(Collected data entries)
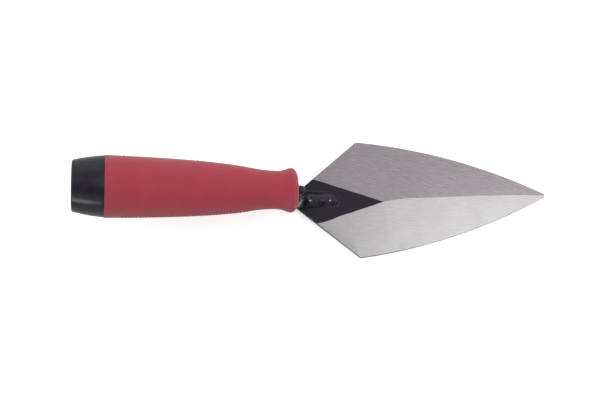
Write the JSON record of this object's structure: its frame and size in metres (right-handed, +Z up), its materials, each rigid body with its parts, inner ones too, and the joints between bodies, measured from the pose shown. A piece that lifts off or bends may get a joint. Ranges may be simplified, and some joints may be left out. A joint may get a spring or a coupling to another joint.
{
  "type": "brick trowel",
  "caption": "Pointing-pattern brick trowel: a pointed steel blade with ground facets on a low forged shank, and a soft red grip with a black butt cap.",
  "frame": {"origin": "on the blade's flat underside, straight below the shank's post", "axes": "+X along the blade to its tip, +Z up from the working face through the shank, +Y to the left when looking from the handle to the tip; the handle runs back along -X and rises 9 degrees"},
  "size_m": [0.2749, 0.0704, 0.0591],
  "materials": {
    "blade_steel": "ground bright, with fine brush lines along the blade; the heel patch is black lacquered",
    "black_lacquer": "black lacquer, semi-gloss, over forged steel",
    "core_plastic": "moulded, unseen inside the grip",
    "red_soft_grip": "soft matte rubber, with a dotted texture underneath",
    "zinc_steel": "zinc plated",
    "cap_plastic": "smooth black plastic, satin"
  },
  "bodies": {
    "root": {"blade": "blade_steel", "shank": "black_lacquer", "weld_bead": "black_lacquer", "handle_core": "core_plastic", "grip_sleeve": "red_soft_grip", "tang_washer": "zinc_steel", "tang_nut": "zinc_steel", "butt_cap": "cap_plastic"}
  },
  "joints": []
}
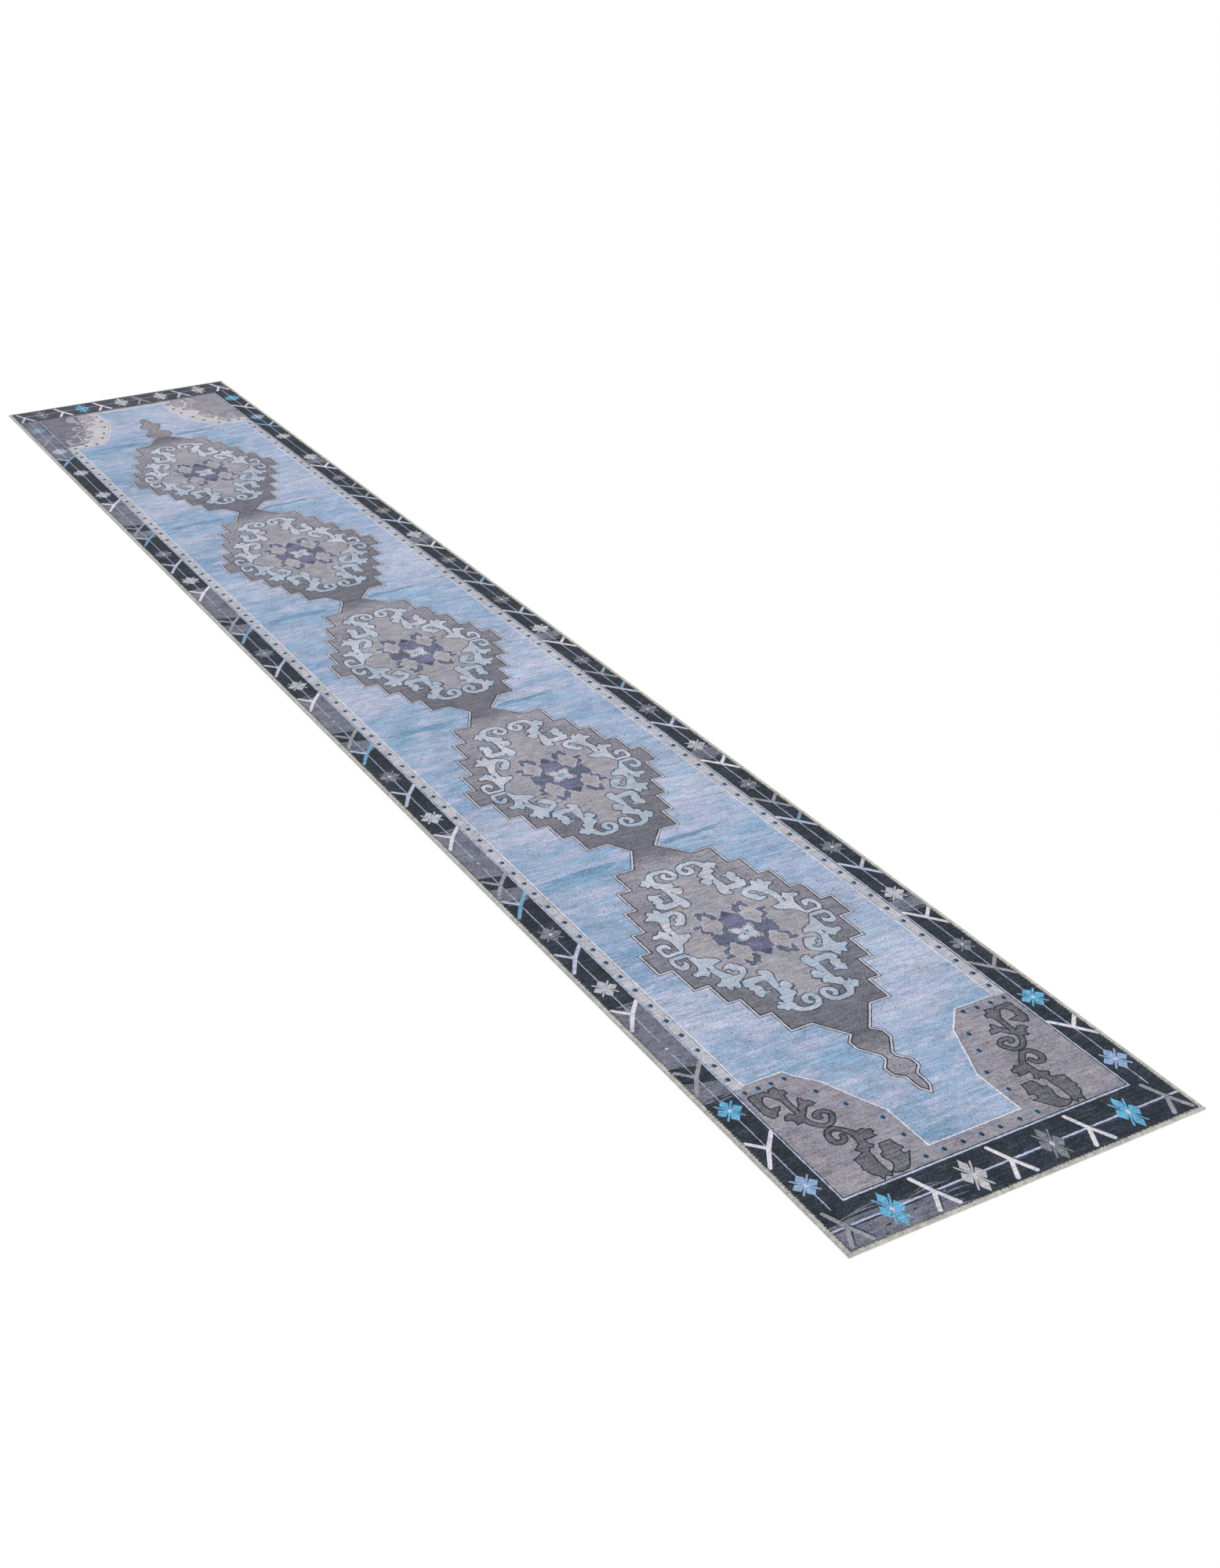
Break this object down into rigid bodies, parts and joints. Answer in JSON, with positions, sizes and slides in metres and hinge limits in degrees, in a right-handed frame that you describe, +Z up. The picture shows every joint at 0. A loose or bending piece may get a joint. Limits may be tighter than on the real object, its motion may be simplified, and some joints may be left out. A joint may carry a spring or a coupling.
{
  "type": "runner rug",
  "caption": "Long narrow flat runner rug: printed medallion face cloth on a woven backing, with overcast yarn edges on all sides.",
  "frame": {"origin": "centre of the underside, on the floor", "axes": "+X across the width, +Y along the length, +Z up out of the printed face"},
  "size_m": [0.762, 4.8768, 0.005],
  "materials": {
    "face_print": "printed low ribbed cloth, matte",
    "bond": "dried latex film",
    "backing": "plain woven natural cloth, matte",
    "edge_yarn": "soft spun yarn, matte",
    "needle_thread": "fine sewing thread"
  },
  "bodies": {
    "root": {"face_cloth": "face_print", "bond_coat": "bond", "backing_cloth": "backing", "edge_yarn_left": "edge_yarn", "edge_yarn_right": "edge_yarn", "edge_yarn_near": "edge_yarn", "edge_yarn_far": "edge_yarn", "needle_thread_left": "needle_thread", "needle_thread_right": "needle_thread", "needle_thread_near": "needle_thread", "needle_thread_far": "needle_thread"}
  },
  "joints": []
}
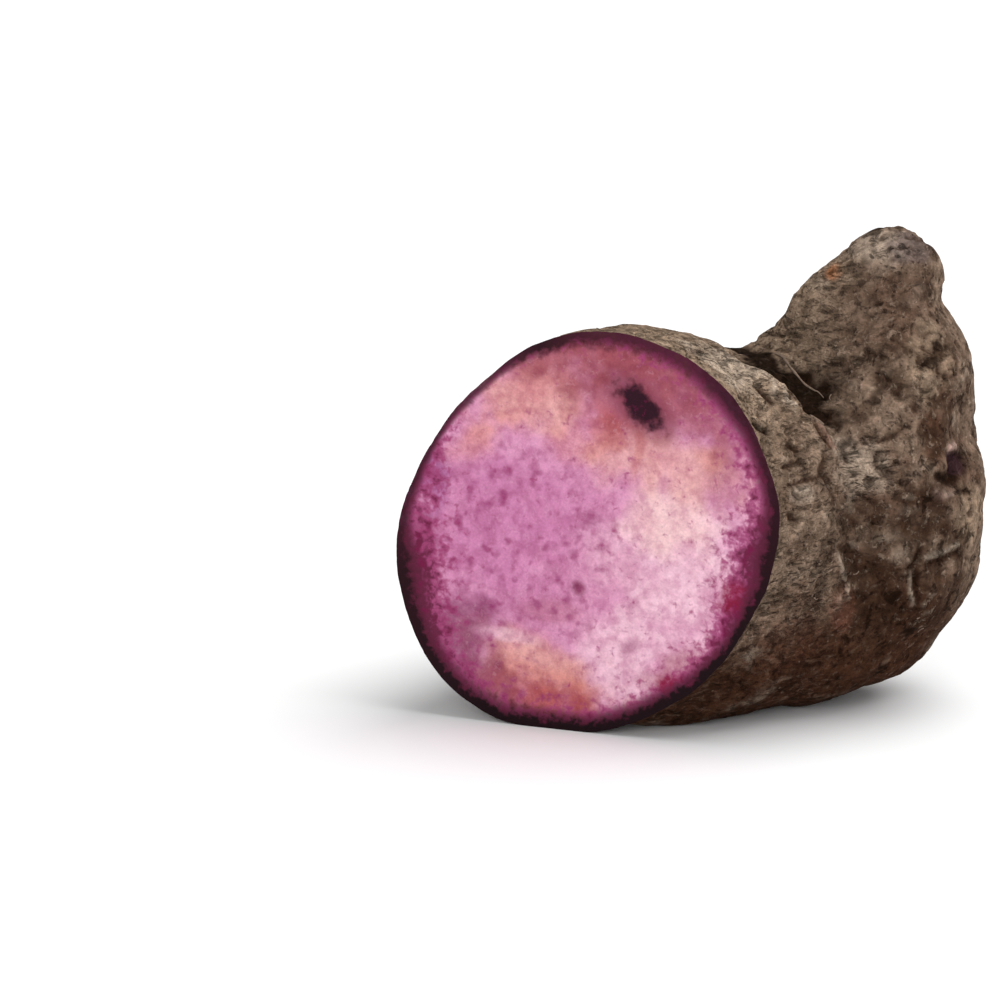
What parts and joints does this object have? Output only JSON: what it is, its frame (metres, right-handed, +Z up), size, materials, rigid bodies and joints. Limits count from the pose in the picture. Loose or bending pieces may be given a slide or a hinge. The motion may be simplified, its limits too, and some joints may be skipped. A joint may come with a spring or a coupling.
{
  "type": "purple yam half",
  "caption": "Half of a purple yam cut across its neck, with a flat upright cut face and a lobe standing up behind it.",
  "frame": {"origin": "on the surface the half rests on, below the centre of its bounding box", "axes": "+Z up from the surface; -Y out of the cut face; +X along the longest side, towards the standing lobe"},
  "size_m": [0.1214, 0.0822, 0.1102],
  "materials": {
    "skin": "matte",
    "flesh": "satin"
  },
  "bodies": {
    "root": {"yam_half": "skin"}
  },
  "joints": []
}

Short task: Extract, unchanged, the closing run of lines that opens with the line containing "What parts and" and ends with the last line.

Expected answer:
What parts and joints does this object have? Output only JSON: what it is, its frame (metres, right-handed, +Z up), size, materials, rigid bodies and joints. Limits count from the pose in the picture. Loose or bending pieces may be given a slide or a hinge. The motion may be simplified, its limits too, and some joints may be skipped. A joint may come with a spring or a coupling.
{
  "type": "purple yam half",
  "caption": "Half of a purple yam cut across its neck, with a flat upright cut face and a lobe standing up behind it.",
  "frame": {"origin": "on the surface the half rests on, below the centre of its bounding box", "axes": "+Z up from the surface; -Y out of the cut face; +X along the longest side, towards the standing lobe"},
  "size_m": [0.1214, 0.0822, 0.1102],
  "materials": {
    "skin": "matte",
    "flesh": "satin"
  },
  "bodies": {
    "root": {"yam_half": "skin"}
  },
  "joints": []
}